The danger of listening to China bears is that, just like the Chinapologists, they lead you to make terrible business decisions.  The bears are more insidious, however, because their advice is couched in traditional risk-management language.  The bears will convince you to take half-measures, follow inappropriate Western best practices, and destroy trust with defensive contracts and bad HR policies.  These are the lawyers and the gloom & doom pundits who will make you so concerned about protecting yourself against downside risk that you close yourself off from the possibility of unlocking opportunity

You’ll end up starting – and walking away from – businesses that more committed competitors will exploit and grow.

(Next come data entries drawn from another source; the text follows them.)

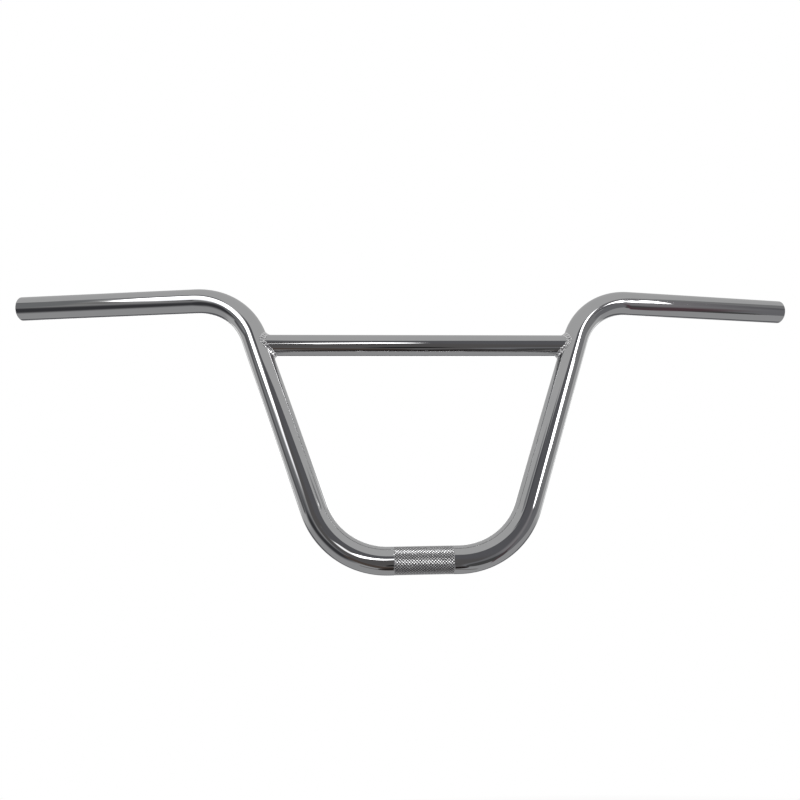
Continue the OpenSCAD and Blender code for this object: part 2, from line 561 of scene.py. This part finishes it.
def floor():
    """A pale floor that keeps the bar's soft shadow, and turns into plain white further off."""
    bm = bmesh.new()
    marks = steps(-FLOOR_HALF, FLOOR_HALF, FLOOR_CELLS)
    grid = [[bm.verts.new((x, y, FLOOR_Z)) for x in marks] for y in marks]
    for row, following in zip(grid, grid[1:]):
        for j in range(FLOOR_CELLS):
            bm.faces.new((row[j], row[j + 1], following[j + 1], following[j]))
    m, nt, bsdf, out = material("floor_white")
    bsdf.inputs["Base Color"].default_value = (*FLOOR_COLOUR, 1)
    bsdf.inputs["Roughness"].default_value = FLOOR_ROUGH
    bsdf.inputs["Specular IOR Level"].default_value = 0.0
    glow = nt.nodes.new("ShaderNodeEmission")
    place = nt.nodes.new("ShaderNodeTexCoord").outputs["Object"]
    edge = spread(nt, vector_node(nt, "LENGTH", place), FLOOR_FADES, FLOOR_GONE, 0.0, 1.0)
    paths = nt.nodes.new("ShaderNodeLightPath")
    mix = nt.nodes.new("ShaderNodeMixShader")
    nt.links.new(math_node(nt, "MULTIPLY", edge, paths.outputs["Is Camera Ray"]), mix.inputs["Fac"])
    nt.links.new(bsdf.outputs["BSDF"], mix.inputs[1])
    nt.links.new(glow.outputs["Emission"], mix.inputs[2])
    nt.links.new(mix.outputs["Shader"], out.inputs["Surface"])
    obj = new_object("floor", bm, [m])
    obj.visible_glossy = False


# The studio

def flat_map(nt, way, front=-1):
    """The place of a direction on the flat map round -Y, or with front=1 on the one round +Y."""
    xyz = nt.nodes.new("ShaderNodeSeparateXYZ")
    nt.links.new(vector_node(nt, "NORMALIZE", way), xyz.inputs["Vector"])
    x, y, z = xyz.outputs
    off = math_node(nt, "DEGREES", math_node(nt, "ARCCOSINE", math_node(nt, "MULTIPLY", y, front)))
    squares = math_node(nt, "ADD", math_node(nt, "MULTIPLY", x, x), math_node(nt, "MULTIPLY", z, z))
    flat = math_node(nt, "MAXIMUM", math_node(nt, "SQRT", squares), HAIR)
    stretch = math_node(nt, "DIVIDE", off, flat)
    place = nt.nodes.new("ShaderNodeCombineXYZ")
    nt.links.new(math_node(nt, "MULTIPLY", x, stretch), place.inputs["X"])
    nt.links.new(math_node(nt, "MULTIPLY", z, stretch), place.inputs["Y"])
    return place.outputs["Vector"]


def capsule(nt, place, start, end, half, soft):
    """1 within half of the line from start to end on the map, falling to 0 over soft."""
    line = (end[0] - start[0], end[1] - start[1], 0)
    off = vector_node(nt, "SUBTRACT", place, (*start, 0))
    along = math_node(nt, "DIVIDE", vector_node(nt, "DOT_PRODUCT", off, line),
                      line[0] ** 2 + line[1] ** 2, clamp=True)
    away = vector_node(nt, "SUBTRACT", off, vector_node(nt, "SCALE", line, scale=along))
    return spread(nt, vector_node(nt, "LENGTH", away), half - soft / 2, half + soft / 2, 1, 0, "SMOOTHSTEP")


def world():
    """Mirrored rays see the far studio, the camera sees plain white, and all else is lit softly."""
    studio = bpy.data.worlds.new("studio")
    bpy.context.scene.world = studio
    nt = new_nodes(studio)
    way = nt.nodes.new("ShaderNodeTexCoord").outputs["Generated"]
    seen = ROOM
    for front, marks in ((-1, FAR), (1, BEHIND)):
        place = flat_map(nt, way, front)
        for _, start, end, half, soft, level in marks:
            seen = over(nt, seen, capsule(nt, place, start, end, half, soft), level)
    paths = nt.nodes.new("ShaderNodeLightPath")
    mirrored = math_node(nt, "MAXIMUM", paths.outputs["Is Glossy Ray"], paths.outputs["Is Transmission Ray"])
    plain = over(nt, SOFT_LIGHT, mirrored, seen)
    glow = nt.nodes.new("ShaderNodeBackground")
    nt.links.new(over(nt, plain, paths.outputs["Is Camera Ray"], WHITE), glow.inputs["Color"])
    out = nt.nodes.new("ShaderNodeOutputWorld")
    nt.links.new(glow.outputs["Background"], out.inputs["Surface"])


def dome():
    """The near marks, clear between them, seen in mirrored rays alone."""
    bm = bmesh.new()
    bmesh.ops.create_icosphere(bm, subdivisions=DOME_CUTS, radius=DOME_R)
    m = bpy.data.materials.new("dome_near")
    nt = new_nodes(m)
    place = flat_map(nt, nt.nodes.new("ShaderNodeTexCoord").outputs["Object"])
    seen = BLACK
    gap = 1
    for _, start, end, half, soft, level in NEAR:
        mask = capsule(nt, place, start, end, half, soft)
        seen = over(nt, seen, mask, level)
        gap = math_node(nt, "MULTIPLY", gap, math_node(nt, "SUBTRACT", 1, mask))
    clear = nt.nodes.new("ShaderNodeBsdfTransparent")
    nt.links.new(over(nt, BLACK, gap, WHITE), clear.inputs["Color"])
    glow = nt.nodes.new("ShaderNodeEmission")
    nt.links.new(seen, glow.inputs["Color"])
    both = nt.nodes.new("ShaderNodeAddShader")
    nt.links.new(clear.outputs["BSDF"], both.inputs[0])
    nt.links.new(glow.outputs["Emission"], both.inputs[1])
    out = nt.nodes.new("ShaderNodeOutputMaterial")
    nt.links.new(both.outputs["Shader"], out.inputs["Surface"])
    obj = new_object("dome", bm, [m])
    obj.location = DOME_MIDDLE
    obj.visible_camera = False
    obj.visible_diffuse = False
    obj.visible_shadow = False


def lamp():
    """The soft lamp above the bar, which the chrome doesn't mirror."""
    light = bpy.data.lights.new("softbox", "AREA")
    light.shape = "RECTANGLE"
    light.size = LAMP_W
    light.size_y = LAMP_D
    light.energy = LAMP_WATTS
    obj = bpy.data.objects.new("softbox", light)
    obj.location = LAMP_PLACE
    obj.rotation_euler = (LAMP_AIM - LAMP_PLACE).to_track_quat("-Z", "Y").to_euler()
    obj.visible_glossy = False
    bpy.context.scene.collection.objects.link(obj)


def camera():
    """The photograph's view."""
    view = bpy.data.cameras.new("photo_view")
    view.sensor_width = CAMERA_SENSOR
    view.lens = CAMERA_LENS
    view.shift_x = CAMERA_SHIFT_X
    view.shift_y = CAMERA_SHIFT_Y
    eye = bpy.data.objects.new("photo_view", view)
    eye.location = CAMERA_PLACE
    eye.rotation_euler = [math.radians(a) for a in CAMERA_TURN]
    bpy.context.scene.collection.objects.link(eye)
    bpy.context.scene.camera = eye


floor()
world()
dome()
lamp()
camera()
bpy.context.scene.view_settings.view_transform = "Standard"
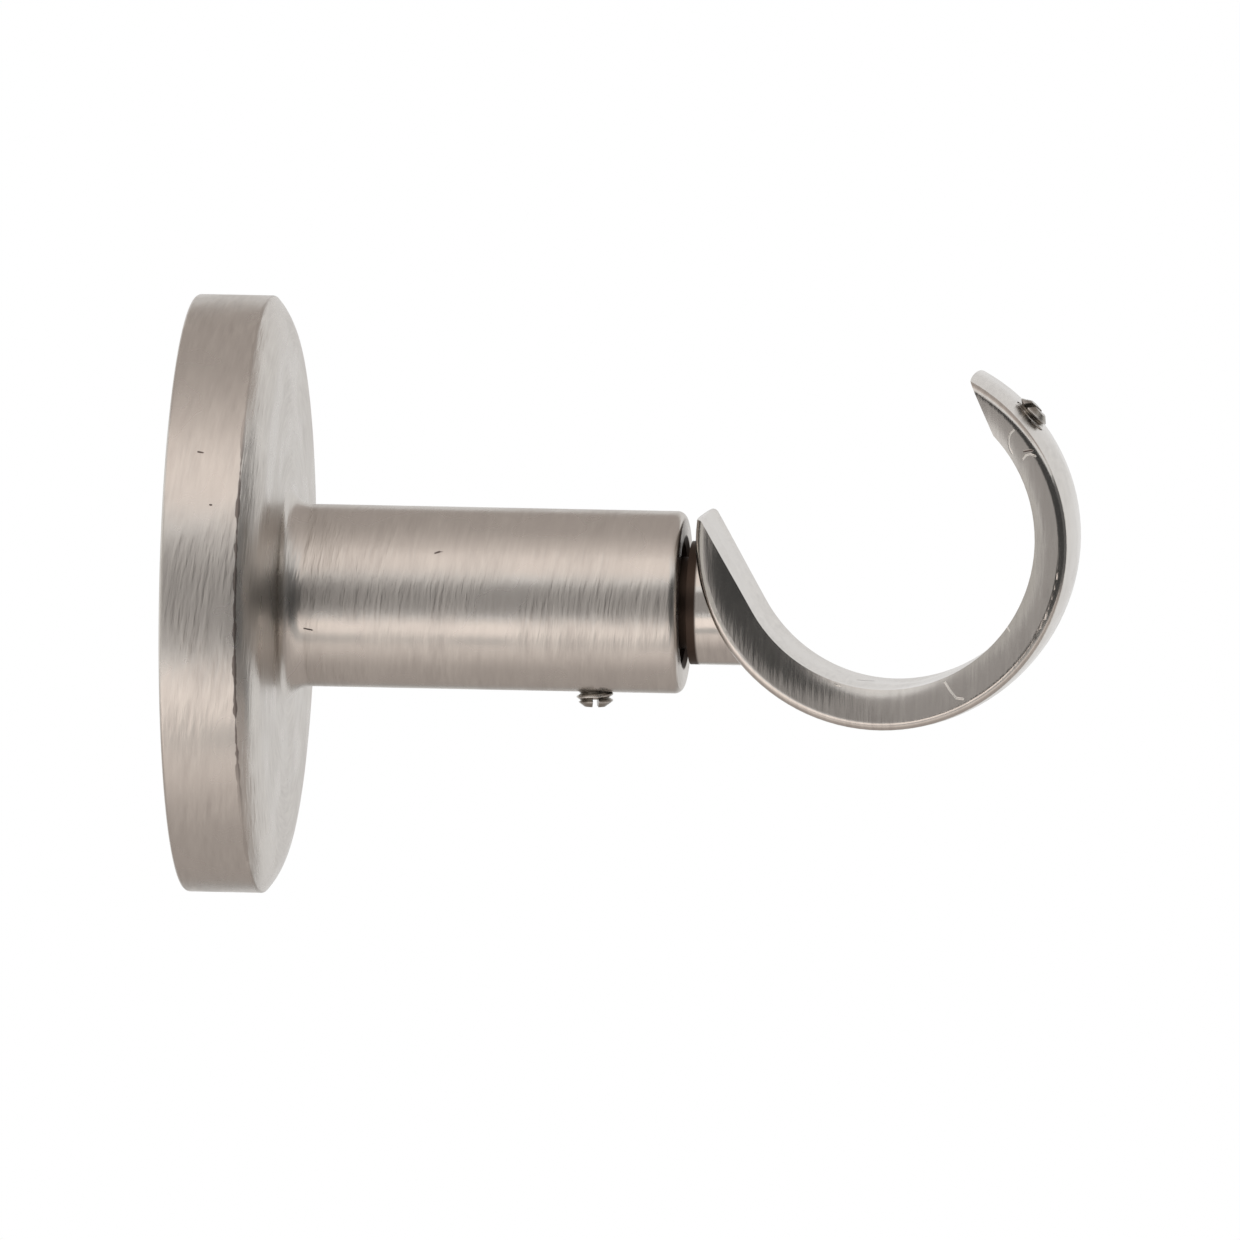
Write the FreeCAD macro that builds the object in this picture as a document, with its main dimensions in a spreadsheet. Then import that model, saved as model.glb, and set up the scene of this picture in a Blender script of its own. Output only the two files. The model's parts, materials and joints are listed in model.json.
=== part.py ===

Defense – Listen to the lawyers, but also listen to the marketing department.  Weigh the possible risks against real opportunities.  Avoid half steps and limited investment that only end up with you training your own competition.


Bottom Line – China eats bears, but once you start kowtowing in China it becomes your established role.  As in most other places, extremist views make for easy sound bites but terrible decisions.  Check your business plan and executive team to make sure you are getting a balanced view – and making decisions based on long term goals and real-time assessment about the business environment.